Obrigado, Raphael Hardy Filho

Tombamento do edifício Senhora de Fátima

No livro “Arquitetura e Psique: Um Estudo Psicanalítico de como os Edifícios Impactam Nossas Vidas”, Lucy Huskinson aponta que as construções que habitamos moldam a nossa identidade e a nossa maneira de sentir e perceber a nós mesmos de forma profunda. Recomendo a leitura.

Nesta semana, quando meus vizinhos foram até a portaria do condomínio do edifício Senhora de Fatima para pegarem seus jornais, encontraram o jornal O TEMPO da última terça-feira estampando a fachada da nossa edificação residencial, projetado pelo arquiteto Raphael Hardy Filho. 

O motivo? O Conselho Deliberativo do Patrimônio Cultural de Belo Horizonte, do qual fiz parte representando a Câmara Municipal por dois anos, tombou por unanimidade essa joia da arquitetura modernista erguida na esquina da rua Rio de Janeiro com rua dos Tupis. Ou seja, eu e meus vizinhos passamos a morar oficialmente num bem que faz parte do conjunto dos bens patrimoniais da nossa cidade.

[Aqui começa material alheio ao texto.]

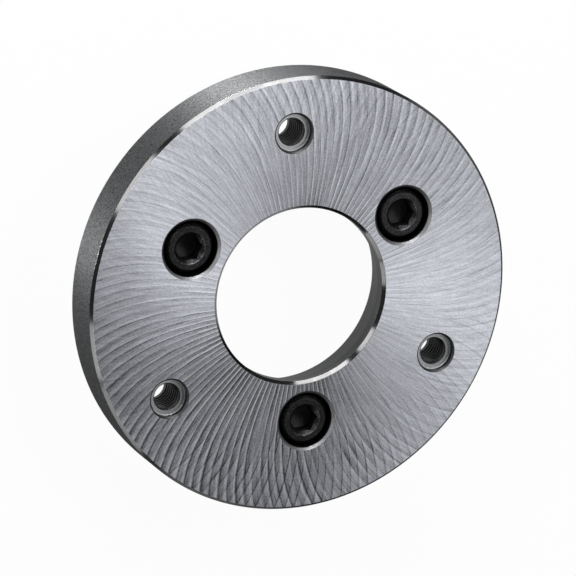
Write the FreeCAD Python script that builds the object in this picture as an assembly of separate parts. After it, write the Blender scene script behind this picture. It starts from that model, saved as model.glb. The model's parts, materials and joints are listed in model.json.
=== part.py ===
import FreeCAD, Part
import math
import os
from FreeCAD import Vector

# Chuck adapter plate: a turned steel disc that carries a lathe chuck on a short-taper spindle nose,
# with the three socket head cap screws that hold it on the spindle.
# Millimetres. +Z points to the chuck, and the origin is the centre of the back (spindle) face.

# Plate
PLATE_D = 140.0             # rim, the register that the chuck's recess fits over
PLATE_T = 17.0
RIM_CHAMFER = 1.0           # front and back edge of the rim, 45 degrees

# Bore: a plain land at the front, then the short taper, open at the back
LAND_D = 56.0
LAND_LENGTH = 4.5           # from the front face to the shoulder, with the chamfer in it
LAND_CHAMFER = 1.0
TAPER_GAUGE_D = 63.513      # large end, in the plane of the back face
TAPER_RATIO = 4.0           # one in four on the diameter
UNDERCUT_WIDTH = 2.0        # run-out groove between the taper and the shoulder
UNDERCUT_DEPTH = 0.5        # deeper than the small end of the taper

# Screws to the spindle: socket head cap screws in counterbores
SCREW_COUNT = 3
SCREW_PITCH_D = 82.6
SCREW_FIRST_ANGLE = 30.0
SCREW_D = 10.0              # plain neck under the head, and the thread's major diameter
SCREW_ROOT_D = 8.16         # root of the thread, which is left plain
SCREW_LENGTH = 20.0         # under the head
SCREW_NECK = 4.0            # under the head, where the thread doesn't reach
SCREW_END_CHAMFER = 0.5
HEAD_D = 16.2               # over the knurling
HEAD_H = 10.0
HEAD_TOP_CHAMFER = 1.2
SOCKET_FLATS = 8.0
SOCKET_DEPTH = 5.0
SOCKET_MOUTH_D = 10.4       # countersink round the hexagon
SOCKET_CONE_ANGLE = 120.0   # drill point at the bottom of the socket
HEAD_RECESS = 1.3           # head below the front face
HEAD_GAP = 0.9              # round the head, on the radius
NECK_GAP = 0.5              # round the neck, on the radius
COUNTERBORE_CHAMFER = 0.8
THROUGH_CHAMFER = 0.5       # clearance hole, at the back face

# Tapped holes for the screws that come through from the chuck
TAPPED_COUNT = 3
TAPPED_PITCH_D = 104.8
TAPPED_FIRST_ANGLE = 90.0
TAPPED_D = 10.0             # root of the thread, which is left plain
RELIEF_D = 12.0             # plain recess that keeps the first turn below the face
RELIEF_DEPTH = 2.3
RELIEF_CHAMFER = 0.5
TAPPED_BACK_CHAMFER = 0.6

UP = Vector(0, 0, 1)


def revolved(outline):
    """Solid of revolution about Z of a closed outline of (radius, height) points."""
    wire = Part.makePolygon([Vector(r, 0, z) for r, z in outline + outline[:1]])
    return Part.Face(wire).revolve(Vector(0, 0, 0), UP, 360)


def places(count, pitch_d, first_angle):
    """Centres of a bolt circle, in the plane z = 0."""
    for k in range(count):
        a = math.radians(first_angle + k * 360.0 / count)
        yield Vector(pitch_d / 2 * math.cos(a), pitch_d / 2 * math.sin(a), 0)


def disc():
    """The turned blank: rim, both faces, land, shoulder, undercut and short taper."""
    rim, land, gauge = PLATE_D / 2, LAND_D / 2, TAPER_GAUGE_D / 2
    shoulder = PLATE_T - LAND_LENGTH
    taper_end = shoulder - UNDERCUT_WIDTH
    small_end = gauge - taper_end / (2 * TAPER_RATIO)
    undercut = small_end + UNDERCUT_DEPTH
    return revolved([
        (gauge, 0), (rim - RIM_CHAMFER, 0), (rim, RIM_CHAMFER),
        (rim, PLATE_T - RIM_CHAMFER), (rim - RIM_CHAMFER, PLATE_T),
        (land + LAND_CHAMFER, PLATE_T), (land, PLATE_T - LAND_CHAMFER), (land, shoulder),
        (undercut, shoulder), (undercut, taper_end), (small_end, taper_end),
    ])


def stepped_hole(mouth_d, mouth_depth, mouth_chamfer, through_d, back_chamfer):
    """Cutter for a recess from the front face, with a smaller hole on through the plate."""
    mouth, through = mouth_d / 2, through_d / 2
    floor = PLATE_T - mouth_depth
    return revolved([
        (0, 0), (through + back_chamfer, 0), (through, back_chamfer), (through, floor),
        (mouth, floor), (mouth, PLATE_T - mouth_chamfer), (mouth + mouth_chamfer, PLATE_T),
        (0, PLATE_T),
    ])


def adapter_plate():
    screw_hole = stepped_hole(HEAD_D + 2 * HEAD_GAP, HEAD_H + HEAD_RECESS, COUNTERBORE_CHAMFER,
                              SCREW_D + 2 * NECK_GAP, THROUGH_CHAMFER)
    tapped_hole = stepped_hole(RELIEF_D, RELIEF_DEPTH, RELIEF_CHAMFER,
                               TAPPED_D, TAPPED_BACK_CHAMFER)
    cutters = [screw_hole.translated(p)
               for p in places(SCREW_COUNT, SCREW_PITCH_D, SCREW_FIRST_ANGLE)]
    cutters += [tapped_hole.translated(p)
                for p in places(TAPPED_COUNT, TAPPED_PITCH_D, TAPPED_FIRST_ANGLE)]
    return disc().cut(cutters)


def hexagon(flats, height):
    """Hexagonal prism on the plane z = 0, two corners on the X axis."""
    corner = flats / math.sqrt(3)
    points = [Vector(corner * math.cos(math.radians(60 * k)),
                     corner * math.sin(math.radians(60 * k)), 0) for k in range(7)]
    return Part.Face(Part.makePolygon(points)).extrude(UP * height)


def socket():
    """Cutter for the hexagon socket, with its drill point and mouth countersink, top at z = 0."""
    inner = SOCKET_FLATS / 2
    point = inner / math.tan(math.radians(SOCKET_CONE_ANGLE / 2))
    corner = SOCKET_FLATS / math.sqrt(3)
    mouth = SOCKET_MOUTH_D / 2
    prism = hexagon(SOCKET_FLATS, SOCKET_DEPTH).translated(Vector(0, 0, -SOCKET_DEPTH))
    cone = revolved([(0, -SOCKET_DEPTH - point), (inner, -SOCKET_DEPTH), (0, -SOCKET_DEPTH)])
    countersink = revolved([(0, corner - mouth), (corner, corner - mouth), (mouth, 0), (0, 0)])
    return prism.fuse([cone, countersink])


def cap_screw():
    """One screw, head seat at z = 0 and thread downwards."""
    head, neck, root = HEAD_D / 2, SCREW_D / 2, SCREW_ROOT_D / 2
    blank = revolved([
        (0, -SCREW_LENGTH), (root - SCREW_END_CHAMFER, -SCREW_LENGTH),
        (root, SCREW_END_CHAMFER - SCREW_LENGTH), (root, root - neck - SCREW_NECK),
        (neck, -SCREW_NECK), (neck, 0), (head, 0),
        (head, HEAD_H - HEAD_TOP_CHAMFER), (head - HEAD_TOP_CHAMFER, HEAD_H), (0, HEAD_H),
    ])
    return blank.cut(socket().translated(Vector(0, 0, HEAD_H)))


def cap_screws():
    """The three screws, heads seated on the floors of the counterbores."""
    seat = PLATE_T - HEAD_RECESS - HEAD_H
    one = cap_screw()
    return Part.Compound([one.translated(p + UP * seat)
                          for p in places(SCREW_COUNT, SCREW_PITCH_D, SCREW_FIRST_ANGLE)])


os.makedirs("parts", exist_ok=True)
for name, shape in (("adapter_plate", adapter_plate()), ("cap_screws", cap_screws())):
    shape.exportStep("parts/" + name + ".step")
    box = shape.BoundBox
    print("%-14s solids %d valid %s volume %.0f mm3 z %.2f to %.2f"
          % (name, len(shape.Solids), shape.isValid(), shape.Volume, box.ZMin, box.ZMax))
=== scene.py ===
import json
import math

import bpy
from mathutils import Matrix, Quaternion, Vector
from mathutils.geometry import delaunay_2d_cdt

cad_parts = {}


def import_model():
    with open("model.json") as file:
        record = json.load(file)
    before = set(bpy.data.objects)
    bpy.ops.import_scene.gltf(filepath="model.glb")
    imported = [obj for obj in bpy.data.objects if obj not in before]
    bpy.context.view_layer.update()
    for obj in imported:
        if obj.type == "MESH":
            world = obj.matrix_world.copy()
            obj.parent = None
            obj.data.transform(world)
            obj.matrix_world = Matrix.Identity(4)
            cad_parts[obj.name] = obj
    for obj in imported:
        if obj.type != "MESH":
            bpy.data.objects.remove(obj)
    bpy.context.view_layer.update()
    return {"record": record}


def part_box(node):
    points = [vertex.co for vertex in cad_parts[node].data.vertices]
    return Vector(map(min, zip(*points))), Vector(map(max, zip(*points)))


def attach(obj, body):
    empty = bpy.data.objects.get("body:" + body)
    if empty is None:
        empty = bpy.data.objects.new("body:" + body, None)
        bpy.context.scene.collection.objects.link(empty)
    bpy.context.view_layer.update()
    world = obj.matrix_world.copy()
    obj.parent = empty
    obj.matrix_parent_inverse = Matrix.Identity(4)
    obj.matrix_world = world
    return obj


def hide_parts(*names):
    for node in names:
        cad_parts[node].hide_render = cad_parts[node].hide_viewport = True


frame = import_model()

MM = 0.001                      # the forms below are built in millimetres


# Sizes from the frame

def mount(name):
    return next(m for m in frame["record"]["mounts"] if m["name"] == name)


def bolt_circle(name, first_angle):
    """Centres of a mount's bolt circle in millimetres, from its first angle in degrees."""
    dims = mount(name)["dims"]
    for k in range(dims["count"]):
        a = math.radians(first_angle + 360.0 * k / dims["count"])
        yield dims["pcd_mm"] / 2 * math.cos(a), dims["pcd_mm"] / 2 * math.sin(a)


_, plate_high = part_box("adapter_plate")
screw_low, screw_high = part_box("cap_screws")
RIM_R = plate_high.x / MM
FRONT_Z = plate_high.z / MM
FLOOR_Z = screw_low.z           # metres: the part stands on the screw ends
TAPPED_FIRST_ANGLE = 90.0       # degrees from +X
SCREW_FIRST_ANGLE = 30.0
TAPPED_CENTRES = list(bolt_circle("chuck_screws", TAPPED_FIRST_ANGLE))
SCREW_CENTRES = list(bolt_circle("spindle_screws", SCREW_FIRST_ANGLE))

# Plate, in millimetres
RIM_CHAMFER = 1.0
LAND_R = mount("bar_bore")["dims"]["r_mm"]
LAND_LENGTH = 4.5
LAND_CHAMFER = 1.0
TAPER_R = 63.513 / 2
TAPER_SLOPE = 1 / 8.0           # on the radius
UNDERCUT_WIDTH = 2.0
UNDERCUT_DEPTH = 0.5
COUNTERBORE_R = 9.0
COUNTERBORE_CHAMFER = 0.8
THROUGH_R = 5.5
THROUGH_CHAMFER = 0.5
TAPPED_R = mount("chuck_screws")["dims"]["hole_r_mm"]
THREAD_INNER_R = 4.19           # crests of the thread in the tapped holes
THREAD_BREAK = 0.3              # countersink where that thread starts
THREAD_EDGE_R = 0.05            # broken edge of that countersink
THREAD_MOUTH = 0.05             # plain wall between a countersink and that thread
RELIEF_R = 6.0
RELIEF_FLOOR_Z = mount("chuck_screws")["pos_m"][2] / MM
RELIEF_CHAMFER = 0.5
TAPPED_BACK_CHAMFER = 0.6

# Screws, in millimetres
SCREW_R = 5.0
SCREW_ROOT_R = mount("spindle_screws")["dims"]["stud_r_mm"]
SCREW_NECK = 4.0
SCREW_END_CHAMFER = 0.5
HEAD_R = 8.1
HEAD_H = 10.0
HEAD_TOP_CHAMFER = 1.2
HEAD_CORNER_R = 0.3             # rounding between the head's side and its chamfer
HEAD_TOP_R = 0.25               # rounding between the chamfer and the top
SOCKET_INNER_R = 4.0
SOCKET_MOUTH_R = 5.2
SOCKET_DEPTH = 5.0
MOUTH_EDGE = 0.25               # lighter part of the countersink, at its mouth: rubbed wear and also a painted highlight
DRILL_HALF_ANGLE = math.radians(60)     # of the drill point at the bottom of the socket
SOCKET_POINT = SOCKET_INNER_R / math.tan(DRILL_HALF_ANGLE)
KNURL_TEETH = 48
KNURL_DEPTH = 0.25
KNURL_START = 0.4               # plain band between the seat and the knurling
KNURL_RISE = 0.1                # how far the knurling runs up past the foot of the top's chamfer
HEAD_TOP_Z = screw_high.z / MM
SEAT_Z = HEAD_TOP_Z - HEAD_H
SCREW_END_Z = screw_low.z / MM

THREAD_PITCH = 1.5
THREAD_RUNOUT = 0.8             # turns in which a thread grows to its full height
THREAD_SPARE = 4                # steps that a thread stays short of the room that it has
SCREW_BAND = 0.1                # plain band at each end of the screw's thread
BREAK = 0.12                    # radius of a broken edge
TOOL_R = 0.3                    # radius left in an inner corner
ARC_STEP = math.radians(16)     # largest step round a rounded corner
WIDE_RING, RING = 1.0, 0.5      # ring of the level face that is turned with a wide or a narrow edge
RIM_STEPS, BORE_STEPS, COUNTERBORE_STEPS, TAPPED_STEPS, HEAD_STEPS = 384, 288, 144, 96, 192


# Surface building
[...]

Que honra! Que responsabilidade. 

“Na contramão de outras capitais que naufragaram no Brasil pela especialização de seus centros com a expulsão do uso residencial, Belo Horizonte teve a sorte de manter historicamente seu centro vivo. Diz o anedotário popular que isso só aconteceu porque um empresário ousou ir contra a diretriz do código de obras (antes de a cidade ter sua Lei de Uso e Ocupação do Solo) que induzia apenas comércio…”. Um trecho do parecer do conselheiro Flávio Carsalade, que deixou todos emocionados com o texto, uma verdadeira declaração de amor à nossa cidade.

“Hoje, quando as questões de mobilidade afetam tanto nosso dia, aumenta o interesse por moradias na região central. A permanência do edifício Senhora de Fátima aponta, então, não apenas para o passado, mas também para o futuro. Também aponta para o futuro a sua enorme versatilidade, conquistada por uma planta tão livre, tão cheia de braços e amplas janelas que permitem uma iluminação farta e estratégica. Poucos edifícios contemporâneos permitem tanta flexibilidade e capacidade de adaptação”. Outro trecho do parecer. 

Pinço ainda esse carinho: “A concepção plástica do projeto é uma preciosidade. Preciosidade mesmo, na medida em que está plena de pequenas joias e abundantes requintes. A começar pelas fachadas. Enquanto a da rua dos Tupis celebra a horizontalidade, a da rua Rio de Janeiro explora a verticalidade em um jogo de proporções que estimula o olhar. É também na junção das duas, a esquina, que o projeto revela outra de suas qualidades. Pelo recuo dos pilares, as quinas são em vidro, fazendo com que as horizontais se apresentem leves e se resolvam no severo elemento vertical em cor escura. Esquinas são importantes para a arquitetura, principalmente em uma cidade como Belo Horizonte, de tantas e imponentes esquinas. O rosa e o azul-claro são as cores de uma época na nossa cidade: Sylvio de Vasconcellos também as amava e as usou em várias de suas concepções. Cores leves, formas leves, prédio leve, ainda mais porque se eleva da rua em suave descolamento que oferece ao pedestre não apenas o sabor do voo, mas também um jardim de transição que acentua a privacidade e ambienta o caminhar. Prédios que voam, cores que enternecem, jardins que qualificam calçadas: de novo o futuro”. 

O arquiteto

E o arquiteto? “Raphael Hardy Filho foi um arquiteto que talvez tenha bebido da liberdade do modernismo de uma maneira mais hedonista do que seus contemporâneos por aqui. (…) Os modernistas brasileiros ousaram unir as pontas do passado com o futuro. Fizeram a vanguarda e criaram o serviço de proteção do patrimônio histórico. No Edifício Senhora de Fátima, essa lição fica clara a ponto de fazer esse parecerista se confundir sobre a que tempo mesmo se referia este parecer. Haverá maior mérito sobre a questão do tombamento do que essa confusão entre passado e futuro?”. 

Para quem ama essa cidade, ajudar a preservar e vivenciar um tesouro da arquitetura é mesmo um privilégio. Mais do que um lugar de viver, nosso prédio é um manifesto. Mãos à obra. Recolocar as pastilhas que se soltaram… Remover as grades que vieram depois… Requalificar os cobogós vermelhos… Reinventar a vida no centro é escolher uma cidade onde se mora perto de onde se trabalha. É escolher o adensamento. É valorizar o que já existe. É o que o mundo civilizado faz. É o que funciona. É o que faz sentido. E Raphael Hardy Filho já sabia disso tudo na década de 50… vale ser celebrado e valorizado. Amém!